In any event, here is the e-mail Shams sent to fellow reporters in Sacramento:

"Everyone, "This is a tough story to tell. And some of you on this email list are old friends I haven't talked to in a while, but, because most of you are in the news business, I wanted to share this. Some of you are journalism professors. You can share this with your students. The rest of you - please, tell your crews, be extra careful when they're out there in the world, gathering news. Managers, please think of safety first. And crews - your managers may not know how bad it is out there, so it's up to you to tell them. "My photographer – a very nice man we'll call Jay – and I got into a terrible car accident on Thursday, 1/31, driving to meet our satellite truck on an exceptionally snowy day, east of Pollock Pines in El Dorado County. We had to be live at 5 & 6 w/snow stories.

"Jay wanted to get a few driving shots of snow and asked if I’d be comfortable driving. I said sure and I drove, while he shot video out the window. Five minutes later, I had the car skidding out of control. I tried and tried to regain control but I couldn't. We slid across all lanes of traffic and then, screaming, we tumbled over a snowy embankment, 125 feet.

"I still don't know how we didn't die: our car flipped 5 or 6 times. As we were falling, I thought, “This is the end of this life. And I haven't said goodbye to anybody.”

"When our car finally landed, it landed on the driver’s side. My head was pushed up between the steering wheel & the windshield, against the ground, so I could see nothing. And I couldn’t move. I was completely helpless. I knew I was alive but I got even more scared because I thought Jay might be dead or dying. I thought, “If no one saw us go over, we’re both screwed because I can't see anything.” But, then, I heard him calling out my name.

"We were so blessed. A Cal Trans worker had seen car tracks that led over the embankment and followed them and found us. He said that's how they find people. They see tracks & follow them & find cars at the bottom of mountains.

"Jay was able to climb out of the broken windows. It took an hour and a half for El Dorado County firefighters to cut me out of the car and all the while, I could only hear them around me. I could see nothing. Then, the hill was steep and the snow was deep so they couldn't carry the stretchers up to the top. They tied me up on the stretcher and put it on the ground against the snow, which was falling onto my face. Then, they put a couple of firemen at the top of the hill and pulled the stretcher with a rope until they finally got me up to street level.

"I had been driving carefully. I had seen traffic coming to a stop up ahead, and began to do the same. But, as soon as I put the brakes on, the car started to slide, completely out of control. We had thought that we wouldn't need chains because the car was a 4-wheel drive and Cal Trans let us through without them. I think we were wrong.

"I have a broken finger and I'm sore and bruised. Also, there was blood coming out of my head 12 hours later once I was home. It seems to be because I was suspended upside down by my seatbelt for so long: all the blood had rushed to my brain and came out from my ear later. Jay had a cut on his forehead and a lot of soreness.
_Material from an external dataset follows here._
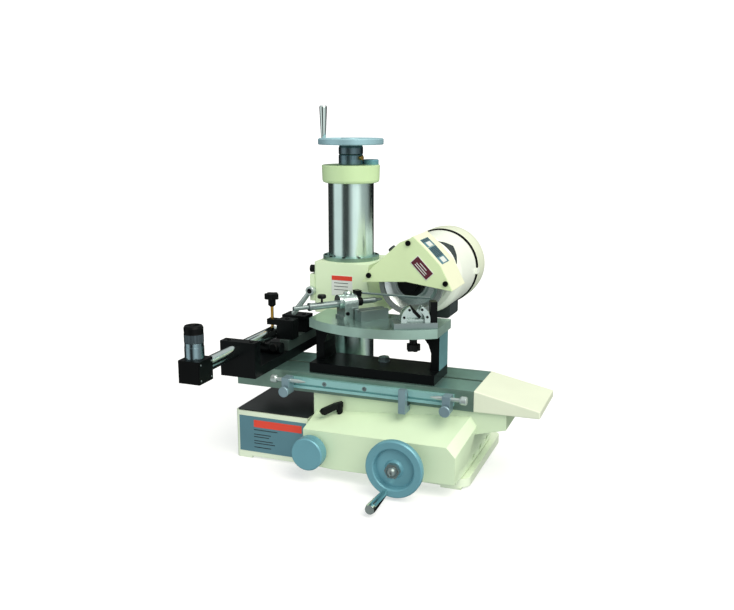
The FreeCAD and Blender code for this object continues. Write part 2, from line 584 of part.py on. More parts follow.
def make_head_controls():
    hub = turned([(0, 0), (8, 0), (9, 1.5), (9, 11.7), (0, 11.7)], (-127, -10, 311), Y_AXIS)
    hub = fuse(hub, rod((-127, 1, 311), Y_AXIS, 4, 57))
    direction = V(-35, 0, -45)
    direction.normalize()
    start = V(-127, -4, 311) + direction * 4
    lever = Part.makeCone(4.5, 5.5, 56, start, direction)
    ball = Part.makeSphere(5.5, start + direction * 56)
    hub = cut(fuse(hub, lever, ball), hexagon((-127, -10, 311), Y_AXIS, 6, 3))
    save("clamp_lever", hub)
    knob = fuse(rod((-132, 11, 353), X_AXIS, 7.5, 9.7), rod((-123, 11, 353), X_AXIS, 3, 9))
    save("head_lock_screw", knob)


def make_motor():
    x, z = WHEEL_X, WHEEL_Z
    r = MOTOR_R
    profile = [(0, 60), (58, 60), (66, 63), (r - 2, 76), (r, 90), (r, 198), (r - 5, 198),
               (r - 5, 203), (0, 203)]
    body = turned(profile, (x, 0, z), Y_AXIS)
    ribs = []
    for degrees in (-3, 177):
        lug = box(60, r + 4, 190, 212, -6, 6)
        lug.rotate(V(0, 0, 0), Y_AXIS, -degrees)
        lug.translate(V(x, 0, z))
        ribs.append(lug)
    profile = [(0, 203), (r + 3, 203), (r + 3.5, 205), (r + 3.5, 245), (r + 2, 262), (r - 4, 277),
               (r - 16, 285), (0, 285)]
    cover = turned(profile, (x, 0, z), Y_AXIS)
    foot = box(x - 8, x + 52, 90, 150, z - 84, z - 40)
    foot = rounded(foot, 6, lambda m, d: abs(d.y) > 0.9)
    barrel = rod((x, 50, z), Y_AXIS, r, 160)
    save("motor_foot", cut(foot, barrel))
    body = cut(fuse(body, *ribs), cover, rod((x, 50, z), Y_AXIS, 10 + FIT, 110))
    save("motor_body", body)
    vents = []
    for i in range(8):
        slot = box(14, 50, 280, 290, -2.5, 2.5)
        slot.rotate(V(0, 0, 0), Y_AXIS, 45 * i)
        slot.translate(V(x, 0, z))
        vents.append(slot)
    inside = rod((x, 203, z), Y_AXIS, r - 22, 78)
    save("motor_rear_cover", cut(cover, inside, *vents))


def make_guard():
    x, z = WHEEL_X, WHEEL_Z
    outer = prism_xz(guard_outline(), -26, 60)
    cavity = rod((x, -27, z), Y_AXIS, WHEEL_R + 2, 79)
    housing = cut(outer, cavity, rod((x, 40, z), Y_AXIS, 18, 30))
    housing = cut(housing, box(-130, 14, 1, 70, 200, 500))
    spots = GUARD_SCREWS
    housing = sorted(housing.Solids, key=lambda s: s.Volume)[-1]
    housing = cut(housing, *[rod((a, -26, b), Y_AXIS, 2.5, 14) for a, b in spots])
    save("guard_housing", housing)
    plate = prism_xz(guard_outline(), -30, -26)
    plate = cut(plate, *[rod((a, -31, b), Y_AXIS, 2.5, 6) for a, b in spots])
    save("guard_front_plate", plate)


def make_spindle():
    x, z = WHEEL_X, WHEEL_Z
    profile = [(10, 8), (30, 8), (34, 14), (44, 14), (54, 6), (54, 10), (60, 10), (60, 14),
               (48, 28), (26, 28), (26, 34), (10, 34)]
    save("wheel_body", turned(profile, (x, WHEEL_FACE_Y, z), Y_AXIS))
    ring = turned([(54, 0), (WHEEL_R, 0), (WHEEL_R, 10), (54, 10)], (x, WHEEL_FACE_Y, z), Y_AXIS)
    save("abrasive_ring", ring)
    shaft = rod((x, WHEEL_FACE_Y, z), Y_AXIS, 10, 120)
    flange = turned([(0, 0), (24, 0), (27, 3), (27, 8), (0, 8)], (x, WHEEL_FACE_Y, z), Y_AXIS)
    nut = hexagon((x, WHEEL_FACE_Y - 8, z), Y_AXIS, 30, 9)
    save("spindle", fuse(shaft, flange, nut))


def make_elevation():
    cx, cy = COLUMN_X, COLUMN_Y
    base_z = COLUMN_TOP + 34
    screw = rod((cx, cy, 120), Z_AXIS, 10, 484)
    profile = [(9, 0), (23, 0), (24, 1), (24, 12), (22, 18.5), (9, 18.5)]
    hub = turned(profile, (cx, cy, base_z + 20.6), Z_AXIS)
    save("elevating_screw", fuse(screw, hub))
    profile = [(10 + FIT, 0), (23, 0), (24, 1), (24, 18), (22.5, 20), (10 + FIT, 20)]
    ring = turned(profile, (cx, cy, base_z + 0.3), Z_AXIS)
    a = math.radians(-20)
    direction = V(math.cos(a), math.sin(a), 0)
    seat = V(cx, cy, base_z + 14) + direction * 12
    ring = cut(ring, Part.makeCylinder(2 + FIT, 30, seat, direction))
    save("dial_ring", ring)
    screw = Part.makeCylinder(2, 13, seat, direction)
    head = Part.makeCylinder(4.2, 6, seat + direction * 12.4, direction)
    save("dial_lock_screw", fuse(screw, head))
    disc = [(10, 0), (30, 0), (32, 2), (58, 2), (60, 0), (63, 0), (64, 2), (64, 10), (62, 12),
            (57, 12), (53, 8), (22, 8), (18, 13), (10, 13)]
    wheel = turned(disc, (cx, cy, base_z + 39.1), Z_AXIS)
    hx, hy = cx - 49.6, cy - 19.2
    pin = fuse(rod((hx, hy, base_z + 45), Z_AXIS, 4, 6.5), rod((hx, hy, base_z + 49), Z_AXIS, 3, 12))
    save("top_handwheel", fuse(wheel, pin))
    grip = [(3 + FIT, 0), (4.5, 0), (5, 6), (7.2, 50), (7.5, 58), (6.5, 61), (0, 61), (0, 10),
            (3 + FIT, 10)]
    save("top_handle", turned(grip, (hx, hy, base_z + 52), Z_AXIS))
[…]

"I guess I'm telling you guys what you already know - no story is worth this. We weren't driving fast, but we did FEEL rushed that day - gathering enough for two live shots with complete insert packages and making it back to the location in time even though we hadn't started shooting 'till 1 o'clock because we were live with something else at noon in a different location. You know the drill.

"We almost died. Think about this. Jay is married, with children at home who depend on him. And he almost lost his life up in the mountains, telling a routine, run-of-the-mill snow story. We're not talking about journalists risking their lives in Iraq or Somalia. We're talking about a weather story.